§ Recorded information:
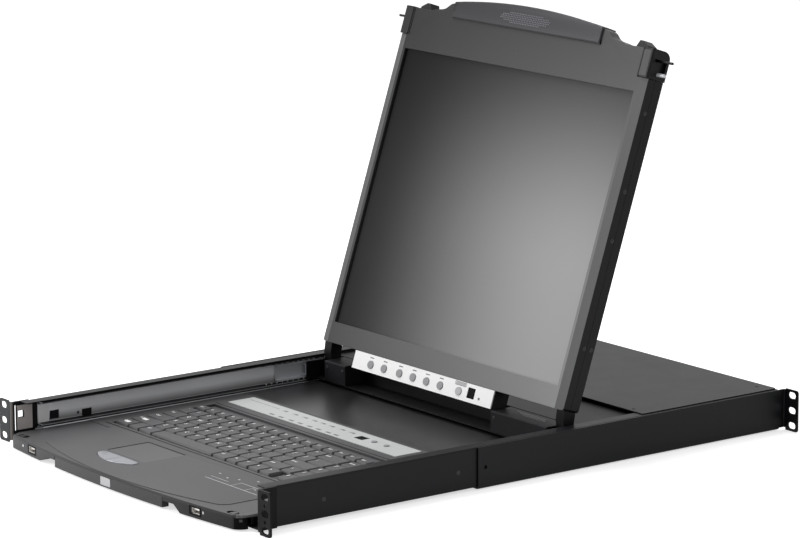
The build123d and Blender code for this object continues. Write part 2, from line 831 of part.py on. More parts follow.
def hinge_cover(x0, x1, outer_side):
    """A moulded housing over one friction hinge, bored for the hinge pin from its outer end."""
    section = Rectangle(box_front - carriage_front, carriage_top - carriage_floor)
    section = fillet(section.vertices().group_by(Axis.Y)[-1], 1.2)
    middle = ((carriage_front + box_front) / 2, (carriage_floor + carriage_top) / 2)
    cover = along_x(Pos(*middle) * section, x0, x1)
    pin_end = pin_inner - 1
    solid_x = pin_end - 3
    wall = 2.0
    if outer_side < 0:
        hollow = (-solid_x, x1 - wall)
    else:
        hollow = (x0 + wall, solid_x)
    cover -= block(*hollow, carriage_front + wall, box_front - wall, carriage_floor - 1, carriage_top - wall)
    length = abs(x0 if outer_side < 0 else x1) - pin_end + 2
    centre = outer_side * (pin_end + length / 2)
    bore = Rot(0, 90, 0) * Cylinder(pin_radius + pin_running_gap, length)
    return cover - Pos(centre, hinge_y, hinge_z) * bore


def hinge_arms():
    """A cheek at each lower corner of the display: barrel and pin on the axis, leaf up inside."""
    cheek = polygon((face + 5, lower_edge), (2.7, lower_edge), (arm_barrel, 0), (0, -arm_barrel),
                    (-4, -4), (face + 7, 7))
    arm = along_x(cheek + Circle(arm_barrel), arm_inner, arm_outer)
    arm += block(arm_inner + 1, arm_outer - 2.5, seam + 1.3, seam + 3.3, lower_edge - 1,
                 lower_edge + leaf_length)
    pin_length = arm_inner - pin_inner + 1
    pin = Rot(0, 90, 0) * Cylinder(pin_radius, pin_length)
    arm += Pos(pin_inner + pin_length / 2, 0, 0) * pin
    return place_display * pair(arm)


def display_outline(inset=0.0, radius=3.0):
    height = upper_edge - lower_edge
    return Pos(0, (upper_edge + lower_edge) / 2) * RectangleRounded(
        display_width - 2 * inset, height - 2 * inset, radius)


def bezel_blank():
    """The solid front shell before its corner rebates, with the sloping strip down each side."""
    shell = along_y(display_outline(), face, seam)
    slope = polygon((display_half - bezel_side_strip, face), (display_half + 1, face - 1),
                    (display_half + 1, face + bezel_side_drop * 12 / 11))
    shell -= pair(along_z(slope, lower_edge - 1, upper_edge + 1))
    half = display_half - bezel_wall
    return shell - block(-half, half, face + bezel_front_wall, seam + 1, lower_edge + bezel_wall,
                         upper_edge - bezel_wall)


def shoulder():
    """The rise of the front shell's top edge beside the handle, on the right."""
    near = handle_half_width + 0.3
    top = upper_edge + shoulder_rise
    low = upper_edge + shoulder_land
    across = (shoulder_foot - near) * 0.45 + near
    crest = Spline((near + 5, top - 1.0), (across, low + 2.2), (shoulder_foot, low - 1.4),
                   tangents=((1, -0.2), (1, -0.2)))
    end = shoulder_foot + 6
    edges = Polyline((shoulder_foot, low - 1.4), (end, upper_edge), (end, upper_edge - 6),
                     (near, upper_edge - 6), (near, top), (near + 5, top - 1.0))
    return along_y(make_face([*crest.edges(), *edges.edges()]), face, seam)


def cap_space(grow=0.0):
    """The corner that a guard takes out of both shells, on the right."""
    return block(display_half - cap_width - grow, display_half + 2, face - 2, back_face + 2,
                 upper_edge - cap_height - grow, upper_edge + 2)


def catch_slot():
    """The slot that the catch slides in, and the hole that its latch pin passes."""
    inner = catch_inner + 3
    slot = block(inner - catch_travel - 0.5, inner + 10.5, latch_n - 2, latch_n + 2,
                 upper_edge - 2 * bezel_wall, upper_edge + 1)
    hole = Rot(0, 90, 0) * Cylinder(latch_radius + fit_gap, 4 * bezel_wall)
    return slot + Pos(display_half, latch_n, latch_t) * hole


def display_bezel():
    half = screen_width / 2
    window = block(-half, half, face - 1, face + bezel_front_wall + 1, screen_bottom, screen_top)
    blank = bezel_blank() + pair(shoulder())
    return place_display * (blank - pair(cap_space(cap_gap) + catch_slot()) - window)


def corner_caps():
    """A moulded guard round each upper corner, with a recess in its side where the latch pin leaves."""
    guard = block(display_half - cap_width, display_half + cap_proud, face - cap_proud,
                  back_face + cap_proud, upper_edge - cap_height, upper_edge + cap_proud)
    top_back = guard.edges().filter_by(Axis.X).group_by(Axis.Z)[-1].sort_by(Axis.Y)[-1]
    guard = fillet(top_back, cap_round)
    guard = chamfer(guard.edges().filter_by(Axis.Z).group_by(Axis.Y)[0], 1.6)
    low, high, front, back = cap_recess
    guard -= block(display_half - 3, display_half + 3, face + front, face + back, low, high)
    bore = Rot(0, 90, 0) * Cylinder(latch_radius + fit_gap, 4 * cap_width)
    return place_display * pair(guard - Pos(display_half, latch_n, latch_t) * bore)


def back_profile(inset, front):
    """The back cover's section as (y, z): a large round along its upper back edge, a small one below."""
    low = lower_edge + inset
    high = upper_edge - inset
    back = back_face - inset
    outline = polygon((front, low), (back, low), (back, high), (front, high))
    outline = fillet(max(outline.vertices(), key=lambda v: v.X + v.Y), cover_top_round - inset)
    return fillet(max(outline.vertices(), key=lambda v: v.X - v.Y), cover_round - inset)


def display_back():
    half = display_half - cover_wall
    shell = along_x(back_profile(0, seam), -display_half, display_half)
    shell &= along_y(display_outline(), seam, back_face)
    shell -= along_x(back_profile(cover_wall, seam - 1), -half, half)
    slot = block(arm_inner + 0.7, arm_outer - 2.2, seam + 1.0, seam + 3.6, lower_edge - 1,
                 lower_edge + 2 * cover_wall)
    ribs = Part()
    for x in (-120, -40, 40, 120):
        ribs += block(x - 0.8, x + 0.8, seam + 3, back_face - cover_wall, lower_edge + 30, upper_edge - 30)
    return place_display * (shell - pair(slot + cap_space(cap_gap)) + ribs)


def lcd_panel():
    front = face + bezel_front_wall
    half = screen_width / 2 + panel_margin
    return place_display * block(-half, half, front, front + panel_depth, screen_bottom - panel_margin,
                                 screen_top + panel_margin)


def upper_handle():
    """The arched pull on the display's top edge, hollowed from behind for the fingers."""
    low = upper_edge - handle_overlap
    side = low + handle_side_rise
    half = handle_half_width
    arch = ThreePointArc((half, side), (0, side + handle_arch), (-half, side))
    edges = Polyline((-half, side), (-half, low), (half, low), (half, side))
    outline = make_face([*arch.edges(), *edges.edges()])
    front = face - handle_proud
    body = along_y(outline, front, front + handle_depth)
    body = fillet(body.faces().sort_by(Axis.Y)[0].edges(), 1.2)
    body -= block(-half - 1, half + 1, face, front + handle_depth + 1, low - 1, upper_edge)
    pocket = Pos(0, upper_edge + 8.0) * SlotOverall(2 * half - 50, handle_pocket)
    return place_display * (body - along_y(pocket, face + 3.0, front + handle_depth + 1))


def display_catch():
    """The right release catch: thumb piece, link through the bezel's top wall, and latch pin."""
    foot = upper_edge + 0.3
    top = foot + catch_rise
    fin = polygon((catch_inner, foot), (catch_outer, foot), (catch_outer - 1, foot + 2.5),
                  (catch_inner + 9, top), (catch_inner + 4, top))
    catch = along_y(fin, latch_n - 4, latch_n + 8)
    catch += block(catch_inner + 3, catch_inner + 13, latch_n - 1.6, latch_n + 1.6, latch_t - 1.6,
                   foot + 0.5)
    length = latch_reach - catch_inner - 3
    rod = Rot(0, 90, 0) * Cylinder(latch_radius, length)
    catch += Pos(latch_reach - length / 2, latch_n, latch_t) * rod
    return catch


def osd_cavity():
    x0, x1 = osd_box
    return block(x0 + 8, x1 - 5, face + osd_fascia_sheet, face + 9, osd_row - 6.2, osd_row + 6.2)


def osd_housing():
    """The control strip's case, closed behind and cut away under the hinge side."""
    low = lower_edge - osd_height
    front = face + osd_fascia_sheet
    back = face + osd_depth
    section = polygon((front, low), (back - 8, low), (back, low + 6.5), (back, lower_edge),
                      (front, lower_edge))
    return place_display * (along_x(section, *osd_box) - osd_cavity())


def osd_button_sketch(grow=0.0):
    width, height = osd_button_size
    return SlotOverall(2 * (width + grow), 2 * (height + grow))


def osd_fascia():
    x0, x1 = osd_box
    low = lower_edge - osd_height
    plate = block(x0, x1, face, face + osd_fascia_sheet, low, lower_edge - 0.2)
    holes = Sketch() + [Pos(x, osd_row) * osd_button_sketch(fit_gap)
                        for x in (*osd_button_places, power_button_place)]
    x, t, w, h = osd_window
    holes += Pos(x, t) * Rectangle(w, h)
    x, t, w = osd_dot
    holes += Pos(x, t) * Rectangle(w, w)
    return place_display * (plate - along_y(holes, face - 1, face + 3))


def osd_number_window():
    x, t, w, h = osd_window
    pane = block(x - w / 2 + 0.1, x + w / 2 - 0.1, face + 0.3, face + osd_fascia_sheet,
                 t - h / 2 + 0.1, t + h / 2 - 0.1)
    rear = face + osd_fascia_sheet
    return place_display * (pane + block(x - w / 2 - 1, x + w / 2 + 1, rear, rear + 1.0, osd_row - 6.0,
                                         osd_row + 6.0))


def osd_button(x):
    """One oval button, held behind the fascia by its collar."""
    rear = face + osd_fascia_sheet + 0.05
    front = face - osd_button_proud
    body = along_y(osd_button_sketch(), front, front + button_length)
    width, height = osd_button_size
    collar = along_y(Rectangle(2 * (width + button_collar), 2 * (height + button_collar)), rear, rear + 1.0)
    return place_display * Pos(x, 0, osd_row) * (body + collar)


def save(name, part):
    """Writes one node; a group keeps its separate solids."""
    solids = part.solids()
    shape = solids[0] if len(solids) == 1 else Compound(children=list(solids))
    export_step(shape, os.path.join("parts", name + ".step"))


def main():
    os.makedirs("parts", exist_ok=True)
    save("housing_shell", housing_shell())
    save("front_ear_right", front_ear(True))
    save("front_ear_left", mirrored(front_ear(False)))
    save("rear_bracket_right", rear_bracket())
    save("rear_bracket_left", mirrored(rear_bracket()))
    save("rear_cover", rear_cover())
    save("rear_panel", rear_panel())
    save("control_board", control_board())
    save("power_supply", power_supply())
    save("port_connectors", port_connectors())
    save("power_inlet", power_inlet())
    save("power_rocker", power_rocker())
    save("body_screws", body_screws())

    outer, middle, inner = display_slides()
    save("display_slide_outers", pair(outer))
    save("display_slide_middles", pair(middle))
    save("display_slide_inners", pair(inner))
    outer, middle, inner = drawer_slides()
    save("drawer_slide_outers", outer)
    save("drawer_slide_middles", middle)
    save("drawer_slide_inners", inner)

    save("drawer_pan", drawer_pan())
    save("drawer_moulding", drawer_moulding())
    save("drawer_rear_plate", rear_plate())
    save("drawer_board", drawer_board())
    save("pull_bar", pull_bar())
    save("usb_sockets", usb_sockets())
    save("drawer_catch_right", drawer_catch())
    save("drawer_catch_left", mirrored(drawer_catch()))
    save("keyboard_base", keyboard_base())
    keys, special = key_rows()
    save("keycaps", Part() + [keycap(*key) for key in keys])
    save("space_key", travelling_key(*special["space"]))
    save("enter_key", travelling_key(*special["enter"]))
    save("touchpad", touchpad())
    save("touchpad_button_left", touchpad_button(-1))
    save("touchpad_button_right", touchpad_button(1))
    save("port_strip", port_strip())
    save("port_window", port_window())
    for name, place in zip(("port_button_up", "port_button_down"), port_button_places):
        save(name, port_button(*place))

    save("carriage_frame", carriage_frame())
    save("carriage_cover", carriage_cover())
    save("hinge_cover_left", hinge_cover(*hinge_cover_left, -1))
    save("hinge_cover_right", hinge_cover(*hinge_cover_right, 1))

    save("hinge_arms", hinge_arms())
    save("display_bezel", display_bezel())
    save("display_back", display_back())
    save("lcd_panel", lcd_panel())
    save("upper_handle", upper_handle())
    save("corner_caps", corner_caps())
    save("display_catch_right", place_display * display_catch())
    save("display_catch_left", place_display * mirrored(display_catch()))
    save("osd_housing", osd_housing())
    save("osd_fascia", osd_fascia())
    save("osd_window", osd_number_window())
    for number, x in enumerate(osd_button_places, start=1):
        save(f"osd_button_{number}", osd_button(x))
    save("display_power_button", osd_button(power_button_place))


main()
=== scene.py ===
import bmesh
import bpy
import json
import numpy as np
from math import pi, radians
from mathutils import Matrix, Vector


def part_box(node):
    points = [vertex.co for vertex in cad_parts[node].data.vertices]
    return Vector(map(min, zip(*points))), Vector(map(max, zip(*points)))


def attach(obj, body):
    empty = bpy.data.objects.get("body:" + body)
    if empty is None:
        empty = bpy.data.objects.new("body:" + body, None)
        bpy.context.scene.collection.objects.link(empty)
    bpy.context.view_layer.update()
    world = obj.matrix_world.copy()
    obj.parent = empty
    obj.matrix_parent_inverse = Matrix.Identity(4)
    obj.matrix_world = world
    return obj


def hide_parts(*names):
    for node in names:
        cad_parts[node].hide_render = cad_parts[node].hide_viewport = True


# Frame: a console drawer for a 19 inch rack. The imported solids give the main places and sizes. Metres,
# X to the right, Y into the rack, Z up, from the middle of the front ears' hole pattern.
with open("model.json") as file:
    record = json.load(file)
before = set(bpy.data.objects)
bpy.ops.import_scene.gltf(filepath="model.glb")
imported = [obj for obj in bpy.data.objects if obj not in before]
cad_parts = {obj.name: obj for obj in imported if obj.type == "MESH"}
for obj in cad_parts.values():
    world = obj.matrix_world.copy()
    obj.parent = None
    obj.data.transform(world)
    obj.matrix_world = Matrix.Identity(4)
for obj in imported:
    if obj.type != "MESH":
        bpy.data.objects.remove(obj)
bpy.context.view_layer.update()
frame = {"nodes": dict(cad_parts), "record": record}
scene = bpy.context.scene
scene.view_settings.view_transform = "Standard"


# Camera: a long lens to the right of the open console and a little above it, fitted to the ears'
# slots, the screen's corners and the housing's edges.
def placed(name, data):
    """An object made from its data and linked to the scene."""
    made = bpy.data.objects.new(name, data)
    scene.collection.objects.link(made)
    return made


def turn(degrees, axis):
    """A turn about one axis."""
    return Matrix.Rotation(radians(degrees), 4, axis)


lens_data = bpy.data.cameras.new("long_lens")
lens_data.lens = 175.77
lens_data.sensor_width = 36.0
lens_data.clip_end = 60.0
camera_place, azimuth, elevation, roll = (3.111, -1.996, 0.951), 53.22, 11.62, -0.28
camera = placed("camera", lens_data)
camera.matrix_world = (Matrix.Translation(camera_place) @ turn(azimuth, "Z")
                       @ turn(90 - elevation, "X") @ turn(roll, "Z"))
scene.camera = camera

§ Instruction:
Only the lines from the first line of the material above through the line that contains "return cover - Pos(centre, hinge_y, hinge_z)" should be quoted, each one exactly.

§ Answer to this exercise:
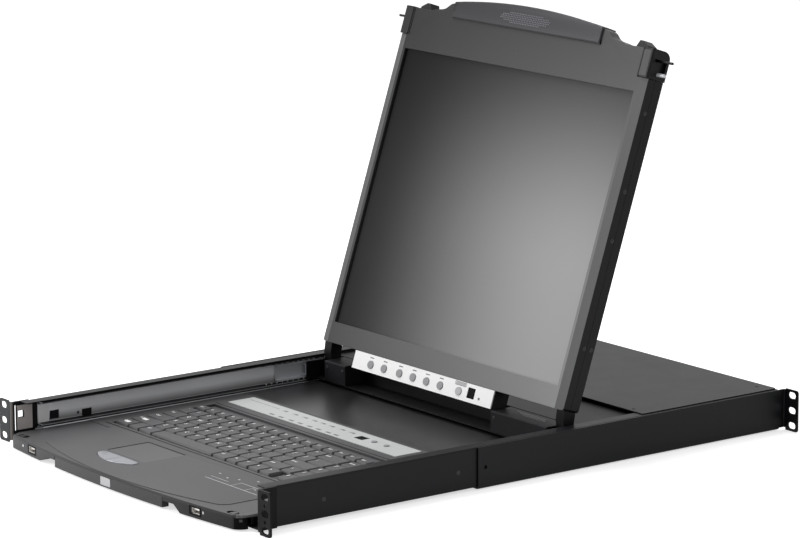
The build123d and Blender code for this object continues. Write part 2, from line 831 of part.py on. More parts follow.
def hinge_cover(x0, x1, outer_side):
    """A moulded housing over one friction hinge, bored for the hinge pin from its outer end."""
    section = Rectangle(box_front - carriage_front, carriage_top - carriage_floor)
    section = fillet(section.vertices().group_by(Axis.Y)[-1], 1.2)
    middle = ((carriage_front + box_front) / 2, (carriage_floor + carriage_top) / 2)
    cover = along_x(Pos(*middle) * section, x0, x1)
    pin_end = pin_inner - 1
    solid_x = pin_end - 3
    wall = 2.0
    if outer_side < 0:
        hollow = (-solid_x, x1 - wall)
    else:
        hollow = (x0 + wall, solid_x)
    cover -= block(*hollow, carriage_front + wall, box_front - wall, carriage_floor - 1, carriage_top - wall)
    length = abs(x0 if outer_side < 0 else x1) - pin_end + 2
    centre = outer_side * (pin_end + length / 2)
    bore = Rot(0, 90, 0) * Cylinder(pin_radius + pin_running_gap, length)
    return cover - Pos(centre, hinge_y, hinge_z) * bore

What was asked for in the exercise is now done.